The Rule against Perpetuities requires that all such provisions in a will or other grant occur within the time span defined by a life in being at the time of the grant, plus twenty-one years (plus, if one wishes to be excruciatingly correct, an appropriate human gestation period). Any provision that cannot be proven to occur or fail within the time span is invalid and will be stricken from the grant.

In the previous example, it is clear that the nephew (or his heirs) will get the mansion after A's wife dies, so her life can be used as the "measuring life." The mansion will reach its final owner immediately after the wife dies, which is well within the time span determined by her life plus twenty one years.

On the other hand, if A was to will the mansion to his wife for life, then to the first of his nephew's children to turn 25, the second part of the grant fails -- the best measuring life is the nephew, and it's possible that he'd die while all of his children were younger than 3, so even if any of them reach 25, it wouldn't happen within 21 years of the nephew's death. (Of course, if the nephew had any children at the time of the grant, A could fix his will by naming the child, but it's possible that the named child would die before reaching the age of 25.

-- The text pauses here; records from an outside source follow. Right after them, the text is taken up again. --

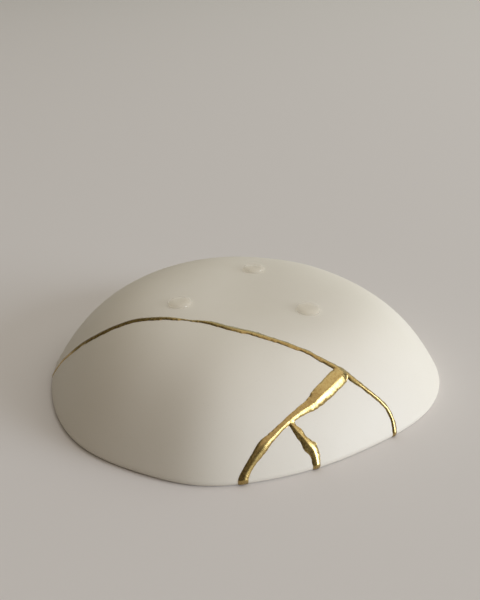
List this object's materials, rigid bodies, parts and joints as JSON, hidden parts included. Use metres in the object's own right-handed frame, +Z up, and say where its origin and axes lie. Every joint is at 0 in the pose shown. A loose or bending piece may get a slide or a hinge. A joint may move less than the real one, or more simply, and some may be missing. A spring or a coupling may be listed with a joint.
{
  "type": "kintsugi bowl",
  "caption": "Shallow hand-formed ceramic bowl mended with raised gold seams, resting upside down on its rim, with three clear bumper feet on its base.",
  "frame": {"origin": "on the table, under the middle of the bowl's footprint", "axes": "+Z up from the table towards the base of the upturned bowl, -Y towards the mended side"},
  "size_m": [0.1996, 0.2052, 0.0455],
  "materials": {
    "stoneware": "smooth satin matt, off-white",
    "gold": "satin gold dust over lacquer",
    "clear_bumper": "clear soft polyurethane, glossy"
  },
  "bodies": {
    "root": {"sherd_back": "stoneware", "sherd_front_left": "stoneware", "sherd_front_wedge": "stoneware", "sherd_front_right": "stoneware", "gold_seam": "gold", "foot_left": "clear_bumper", "foot_right": "clear_bumper", "foot_rear": "clear_bumper"}
  },
  "joints": []
}
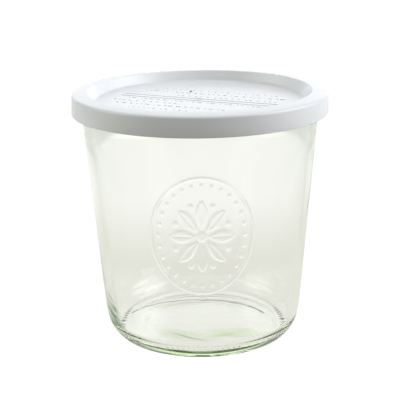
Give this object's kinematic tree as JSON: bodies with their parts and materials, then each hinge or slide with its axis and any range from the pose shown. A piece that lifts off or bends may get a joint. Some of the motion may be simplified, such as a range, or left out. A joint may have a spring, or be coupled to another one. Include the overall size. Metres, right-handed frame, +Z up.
{
  "type": "storage jar",
  "caption": "Clear glass preserving jar with a straight taper and a raised ornament on its front, closed by a white plastic press-on cover.",
  "frame": {"origin": "centre of the ring that the jar stands on, at table height", "axes": "+Z up along the jar's axis, -Y towards the front with the raised ornament, +X to the right seen from the front"},
  "size_m": [0.1102, 0.1102, 0.1079],
  "materials": {
    "glass": "clear soda-lime glass with a faint green tint, smooth",
    "cover": "white moulded plastic, satin gloss"
  },
  "bodies": {
    "root": {"jar": "glass", "lid": "cover"}
  },
  "joints": []
}
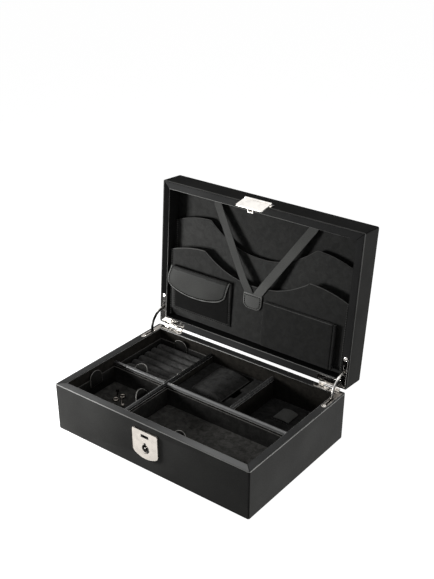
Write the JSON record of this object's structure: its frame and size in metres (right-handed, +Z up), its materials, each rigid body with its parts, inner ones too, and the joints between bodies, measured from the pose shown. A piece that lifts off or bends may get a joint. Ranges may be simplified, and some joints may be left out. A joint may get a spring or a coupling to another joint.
{
  "type": "watch and jewellery box",
  "caption": "Leather-covered watch and jewellery box with an open hinged lid, lift-out trays, ring rolls, a watch pad, document pockets and a keyed hasp lock.",
  "frame": {"origin": "middle of the base's underside", "axes": "+Z up, +X to the right seen from the front, the lock faces -Y"},
  "size_m": [0.32, 0.2712, 0.2974],
  "materials": {
    "shell_leather": "satin black grained leather",
    "rim_leather": "smooth black leather",
    "suede": "napped suede, brownish black",
    "tray_suede": "napped suede, black",
    "lid_suede": "fine suede, charcoal",
    "strap_leather": "matte charcoal leather",
    "nickel": "polished nickel",
    "dark_nickel": "nickel in the shade of the lock",
    "board": "covered board",
    "felt": "felt"
  },
  "bodies": {
    "base": {"base_carcass": "shell_leather", "base_bottom_board": "board", "base_felt": "felt", "base_rim": "rim_leather", "base_wall_lining": "suede", "base_floor_lining": "suede", "main_divider": "rim_leather", "left_cross_divider": "rim_leather", "right_cross_divider": "rim_leather", "short_divider": "rim_leather", "ring_tray_ledge": "suede", "key_tray_ledge": "suede", "wide_tray_ledge": "suede", "watch_pad": "suede", "small_pad": "suede", "strap_holder": "suede", "lock_plate": "nickel", "lock_case": "dark_nickel", "left_base_leaf": "nickel", "left_hinge_pin": "nickel", "left_base_screw": "nickel", "right_base_leaf": "nickel", "right_hinge_pin": "nickel", "right_base_screw": "nickel"},
    "lid": {"lid_carcass": "shell_leather", "lid_rim": "rim_leather", "lid_wall_lining": "lid_suede", "lid_lining_board": "lid_suede", "upper_pocket": "lid_suede", "lower_pocket": "lid_suede", "left_strap": "strap_leather", "right_strap": "strap_leather", "strap_tab": "strap_leather", "pouch": "lid_suede", "flat_pocket": "lid_suede", "left_lid_leaf": "nickel", "left_lid_screw": "nickel", "right_lid_leaf": "nickel", "right_lid_screw": "nickel", "hasp_bracket": "nickel"},
    "left_stay": {"left_stay": "nickel"},
    "right_stay": {"right_stay": "nickel"},
    "hasp_pin": {"hasp_pin": "nickel"},
    "hasp": {"hasp_plate": "nickel"},
    "flap": {"pouch_flap": "strap_leather"},
    "ring_tray": {"ring_tray": "tray_suede", "ring_pad": "suede", "ring_tray_back_tab": "strap_leather", "ring_tray_front_tab": "strap_leather"},
    "key_tray": {"key_tray": "tray_suede", "key_tray_left_tab": "strap_leather", "key_tray_right_tab": "strap_leather"},
    "wide_tray": {"wide_tray": "tray_suede", "wide_tray_tab": "strap_leather"},
    "watch_cuff": {"watch_cuff": "suede"},
    "lock_barrel": {"lock_barrel": "dark_nickel"},
    "lock_bolt": {"lock_bolt": "dark_nickel"},
    "key_one": {"key_one": "dark_nickel"},
    "key_two": {"key_two": "dark_nickel"}
  },
  "joints": [
    {"name": "lid_hinge", "type": "hinge", "parent": "base", "child": "lid", "pos_m": [0, 0.1103, 0.0733], "axis": [-1, 0, 0], "range_deg": [-94.38, 0]},
    {"name": "left_stay_pivot", "type": "hinge", "parent": "lid", "child": "left_stay", "pos_m": [-0.1535, 0.11485, 0.09992], "axis": [1, 0, 0], "range_deg": [-47.3, 0]},
    {"name": "right_stay_pivot", "type": "hinge", "parent": "lid", "child": "right_stay", "pos_m": [0.1535, 0.11485, 0.09992], "axis": [1, 0, 0], "range_deg": [-47.3, 0]},
    {"name": "hasp_sag", "type": "hinge", "parent": "lid", "child": "hasp_pin", "pos_m": [0, 0.12712, 0.29546], "axis": [1, 0, 0], "range_deg": [-13.35, 0]},
    {"name": "hasp_swing", "type": "hinge", "parent": "hasp_pin", "child": "hasp", "pos_m": [0, 0.12712, 0.29546], "axis": [-1, 0, 0], "range_deg": [0, 100]},
    {"name": "flap_hinge", "type": "hinge", "parent": "lid", "child": "flap", "pos_m": [-0.09075, 0.12084, 0.16907], "axis": [-1, 0, 0], "range_deg": [0, 90]},
    {"name": "ring_tray_lift", "type": "slide", "parent": "base", "child": "ring_tray", "axis": [0, 0, 1], "range_m": [0, 0.045]},
    {"name": "key_tray_lift", "type": "slide", "parent": "base", "child": "key_tray", "axis": [0, 0, 1], "range_m": [0, 0.045]},
    {"name": "wide_tray_lift", "type": "slide", "parent": "base", "child": "wide_tray", "axis": [0, 0, 1], "range_m": [0, 0.045]},
    {"name": "watch_cuff_lift", "type": "slide", "parent": "base", "child": "watch_cuff", "axis": [0, 0, 1], "range_m": [0, 0.03]},
    {"name": "lock_turn", "type": "hinge", "parent": "base", "child": "lock_barrel", "pos_m": [0, -0.108, 0.0375], "axis": [0, 1, 0], "range_deg": [0, 90]},
    {"name": "lock_throw", "type": "slide", "parent": "base", "child": "lock_bolt", "axis": [0, 0, 1], "range_m": [0, 0.0044]},
    {"name": "key_one_lift", "type": "slide", "parent": "key_tray", "child": "key_one", "axis": [0, 0, 1], "range_m": [0, 0.04]},
    {"name": "key_two_lift", "type": "slide", "parent": "key_tray", "child": "key_two", "axis": [0, 0, 1], "range_m": [0, 0.04]}
  ],
  "couplings": [
    {"joint": "left_stay_pivot", "follows": "lid_hinge", "ratio": 0.5},
    {"joint": "right_stay_pivot", "follows": "lid_hinge", "ratio": 0.5},
    {"joint": "hasp_sag", "follows": "lid_hinge", "ratio": 0.14092},
    {"joint": "lock_turn", "follows": "lock_throw", "rad_per_m": 357.14}
  ]
}
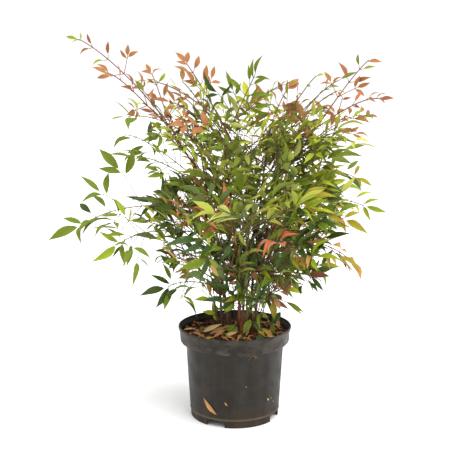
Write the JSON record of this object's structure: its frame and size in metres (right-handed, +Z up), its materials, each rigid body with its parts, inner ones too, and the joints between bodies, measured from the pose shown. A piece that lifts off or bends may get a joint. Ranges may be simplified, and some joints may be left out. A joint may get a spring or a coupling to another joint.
{
  "type": "heavenly bamboo in a nursery pot",
  "caption": "Heavenly bamboo shrub: a clump of slim leaning canes with divided green and bronze leaves, standing in a round black plastic nursery pot.",
  "frame": {"origin": "middle of the flat boss under the pot, level with the foot of its skirt", "axes": "+Z up, +X right and -Y towards the viewer of the plant's front"},
  "size_m": [0.6405, 0.4499, 0.7482],
  "materials": {
    "pot_plastic": "charcoal black moulded plastic, satin, dusty",
    "potting_mix": "dark brown bark potting mix with chips and dry leaves, matt",
    "cane_bark": "red-brown ringed cane bark, matt",
    "shoot_bark": "smooth crimson young shoot, satin",
    "leaf_bronze": "bronze new leaf, satin",
    "leaf_coral": "coral red new leaf, satin",
    "leaf_amber": "amber autumn leaf, satin",
    "leaf_lime": "lime young leaf, satin",
    "leaf_green": "fresh green leaf, satin",
    "leaf_deep": "deep green old leaf, satin"
  },
  "bodies": {
    "root": {"pot": "pot_plastic", "soil": "potting_mix", "cane_west": "cane_bark", "cane_southwest": "cane_bark", "cane_middle": "cane_bark", "cane_centre": "cane_bark", "cane_northeast": "cane_bark", "cane_east": "cane_bark", "cane_north": "cane_bark", "cane_northwest": "cane_bark", "cane_south": "cane_bark", "cane_southeast": "cane_bark", "bough_west": "shoot_bark", "bough_middle": "shoot_bark", "bough_east": "shoot_bark", "spray_west_arch": "leaf_bronze", "spray_west_upper": "leaf_bronze", "spray_west_top": "leaf_bronze", "spray_west_lime": "leaf_lime", "spray_west_high": "leaf_green", "spray_west_middle": "leaf_green", "spray_far_west": "leaf_green", "spray_west_low": "leaf_green", "spray_west_under": "leaf_deep", "spray_west_skirt": "leaf_green", "spray_top_west": "leaf_bronze", "spray_top_middle": "leaf_lime", "spray_top_east": "leaf_bronze", "spray_east_arch": "leaf_bronze", "spray_east_red": "leaf_coral", "spray_east_orange": "leaf_bronze", "spray_east_lime": "leaf_lime", "spray_east_middle": "leaf_deep", "spray_far_east": "leaf_lime", "spray_east_low": "leaf_deep", "spray_east_under": "leaf_amber", "spray_east_skirt": "leaf_deep", "spray_inner_01": "leaf_bronze", "spray_inner_02": "leaf_bronze", "spray_inner_03": "leaf_bronze", "spray_inner_04": "leaf_lime", "spray_inner_05": "leaf_lime", "spray_inner_06": "leaf_lime", "spray_inner_07": "leaf_green", "spray_inner_08": "leaf_green", "spray_inner_09": "leaf_green", "spray_inner_10": "leaf_lime", "spray_inner_11": "leaf_lime", "spray_inner_12": "leaf_lime", "spray_inner_13": "leaf_green", "spray_inner_14": "leaf_green", "spray_inner_15": "leaf_green", "spray_inner_16": "leaf_deep", "spray_inner_17": "leaf_deep", "spray_inner_18": "leaf_deep", "spray_inner_19": "leaf_lime", "spray_inner_20": "leaf_green", "spray_inner_21": "leaf_lime", "spray_inner_22": "leaf_green", "spray_inner_23": "leaf_green"}
  },
  "joints": []
}
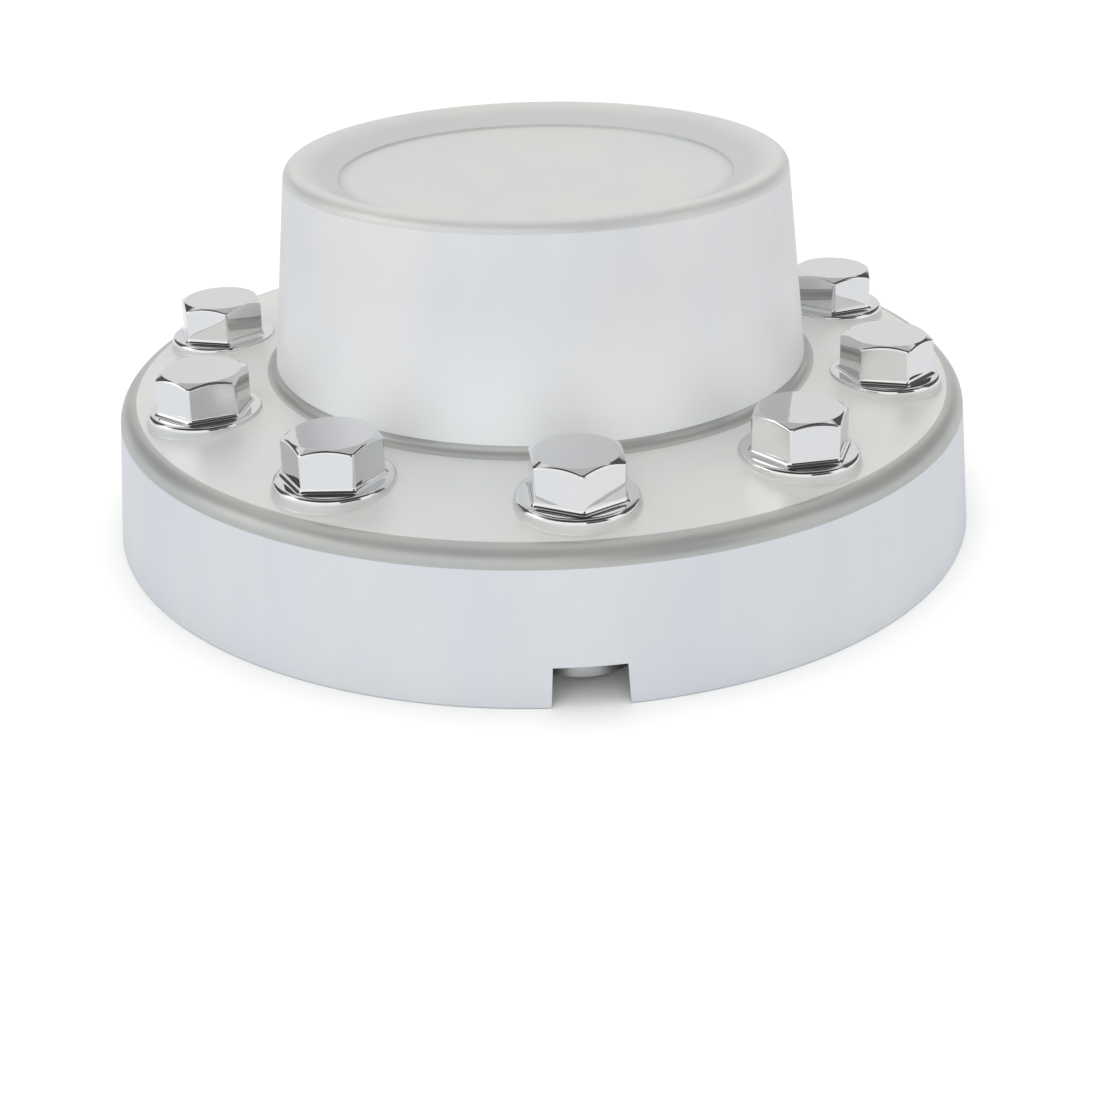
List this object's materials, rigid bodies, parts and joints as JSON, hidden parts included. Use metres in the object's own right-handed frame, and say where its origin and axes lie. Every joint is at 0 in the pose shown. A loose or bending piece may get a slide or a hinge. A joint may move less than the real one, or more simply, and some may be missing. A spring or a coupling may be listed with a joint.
{
  "type": "wheel center cap",
  "caption": "Chromed one-piece cover for a truck wheel's rear hub: skirt, sloped face with hexagon nut covers on the bolt circle, and a tall dished dome.",
  "frame": {"origin": "centre of the skirt's foot, on the plane that lies on the wheel's disc", "axes": "+Z along the wheel's axle, out from the wheel towards the dome; -Y towards the notch in the skirt's foot and the nut cover above it"},
  "size_m": [0.4178, 0.4172, 0.174],
  "materials": {
    "chromed_abs": "polished, slightly pearly on the broad walls and mirror bright on the nut covers"
  },
  "bodies": {
    "root": {"axle_cover": "chromed_abs"}
  },
  "joints": []
}
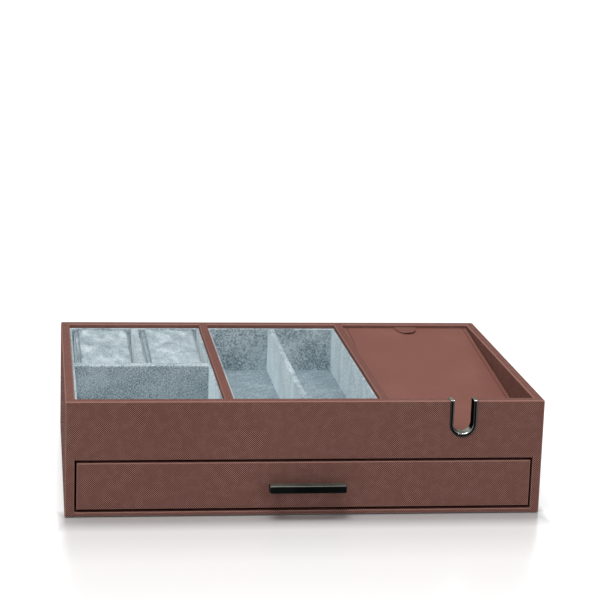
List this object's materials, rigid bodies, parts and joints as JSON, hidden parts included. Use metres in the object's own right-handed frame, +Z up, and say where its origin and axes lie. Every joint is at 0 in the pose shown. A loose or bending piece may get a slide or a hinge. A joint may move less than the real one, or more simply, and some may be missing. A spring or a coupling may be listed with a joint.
{
  "type": "valet box with drawer",
  "caption": "Low leather-covered valet box with suede-lined open bays, watch pillows and a sloping phone ramp above one shallow drawer",
  "frame": {"origin": "centre of the flat underside", "axes": "+X to the right seen from the drawer side, +Y to the back, +Z up"},
  "size_m": [0.356, 0.267, 0.0884],
  "materials": {
    "grained_leather": "satin cross-hatch grain",
    "smooth_leather": "smooth satin",
    "suede": "brushed nap",
    "felt": "matt felt",
    "board": "plain fibreboard",
    "gunmetal": "polished black chrome",
    "steel": "zinc plated"
  },
  "bodies": {
    "case": {"front_frame": "grained_leather", "back_panel": "grained_leather", "left_side_panel": "grained_leather", "right_side_panel": "grained_leather", "base_panel": "grained_leather", "base_felt": "felt", "tray_deck": "board", "left_bay_divider": "grained_leather", "right_bay_divider": "grained_leather", "cable_notch_trim": "gunmetal", "left_bay_front_lining": "suede", "left_bay_back_lining": "suede", "left_bay_left_lining": "suede", "left_bay_right_lining": "suede", "left_bay_floor_pad": "suede", "watch_rail": "suede", "watch_partition": "suede", "middle_bay_front_lining": "suede", "middle_bay_back_lining": "suede", "middle_bay_left_lining": "suede", "middle_bay_right_lining": "suede", "middle_bay_floor_pad": "suede", "middle_bay_partition": "suede", "ramp_cleat_left": "board", "ramp_cleat_right": "board", "cable_bay_floor_pad": "suede", "drawer_glide_left": "felt", "drawer_glide_right": "felt"},
    "drawer": {"drawer_front": "grained_leather", "drawer_left_side": "grained_leather", "drawer_right_side": "grained_leather", "drawer_back": "grained_leather", "drawer_bottom": "board", "drawer_front_lining": "suede", "drawer_back_lining": "suede", "drawer_left_lining": "suede", "drawer_right_lining": "suede", "drawer_floor_pad": "suede", "drawer_pull": "gunmetal", "drawer_pull_screws": "steel"},
    "ramp": {"phone_ramp": "smooth_leather", "ramp_pull_tab": "smooth_leather"},
    "left_pillow": {"watch_pillow_left": "suede"},
    "right_pillow": {"watch_pillow_right": "suede"}
  },
  "joints": [
    {"name": "drawer_slide", "type": "slide", "parent": "case", "child": "drawer", "axis": [0, -1, 0], "range_m": [0, 0.165]},
    {"name": "ramp_hinge", "type": "hinge", "parent": "case", "child": "ramp", "pos_m": [0.11633, -0.1157, 0.06049], "axis": [1, 0, 0], "range_deg": [0, 75]},
    {"name": "left_pillow_lift", "type": "slide", "parent": "case", "child": "left_pillow", "axis": [0, 0, 1], "range_m": [0, 0.05]},
    {"name": "right_pillow_lift", "type": "slide", "parent": "case", "child": "right_pillow", "axis": [0, 0, 1], "range_m": [0, 0.05]}
  ]
}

The key to determining whether a grant satisfies the Rule against Perpetuities is picking an appropriate measuring life. Once the correct life is selected, it's usually trivial to see whether the grant is good.

I hesitate to discuss the history behind this, because I'm just a law student and my goal is to pass the bar, not to write a treatise on property law, but wharfinger asked, so...

The rule originated in the Duke of Norfolk's Case in 1681. At the time, landowners (perhaps only recently landed themselves) were trying to protect their estates and ensure that their heirs couldn't bungle their way back into poverty. However, the various interests in land that are created when somebody tries to control ownership for decades or centuries tend to cruft up the system. After all, who remembers, 50 or 100 years after you die, that you wanted Cousin Bob's third grandchild to have Blackacre if he married the Earl of Fauntleroy's second cousin once removed, unless she was insufficiently pneumatic, in which case Bob's sister Emma's second child Roderick was to inherit? But these people would show up in court with a title to the land and give the judges migraines (not to mention, kicking out whoever happened to be living on the estate at the time.)

So the Rule against Perpetuities is designed to limit the appearance of these litigants and enhance the alienability of the land -- a buyer need not worry so much about Roderick showing up with a good title.

Amazing what one learns in law school...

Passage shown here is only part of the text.